My mother was always doing chores: vacuuming, dusting, cooking, doing laundry, ironing, mowing the grass, shoveling snow, burning her trash, doing spring cleaning, washing windows. She took pride in her house and in her things. She worried that there was not enough time to get everything done, especially now that she was so much older and tired. As we surveyed the house after the auctioneers had packed and gone, we thought that perhaps she had worried too much. She should have worried less and enjoyed life more. Lived in the moment. For what was left after a lifetime of chores? Discolored carpets, empty rooms, dirt where the refrigerator and stove had been, garage and cellar that had seen better days, every single household item severed from any social connection and sold to the highest bidder. Soon the house itself will belong to another. Everything in the end reduced to the cash nexus.

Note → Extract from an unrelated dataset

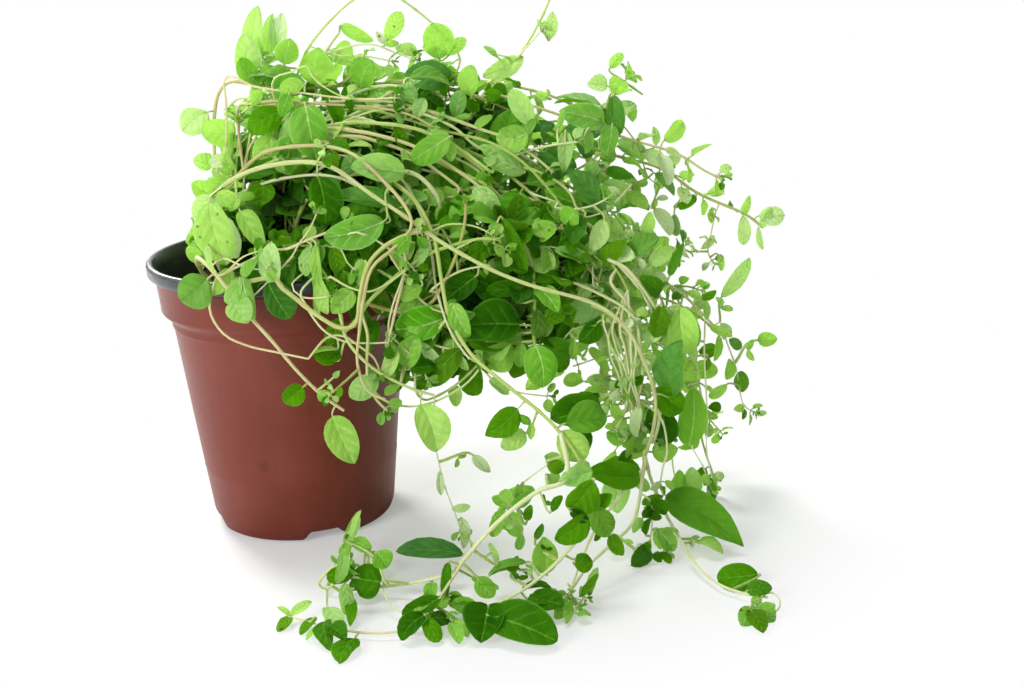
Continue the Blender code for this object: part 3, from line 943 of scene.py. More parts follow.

Maybe some day there won’t be any property. No real estate, no houses and their contents. No markets. No reduction of human beings to the least common denominator of money. Things will be made for use and enjoyment alone. And no one will have to go to an auction in the hopes of buying cheap and selling dear just to live, because living adequately will be a human right. I hope so. It won’t be in my lifetime. That is for certain. So for me, I hope I die without a single possession. Just enough money so that Karen can live without fear until she too dies, and our ashes become one.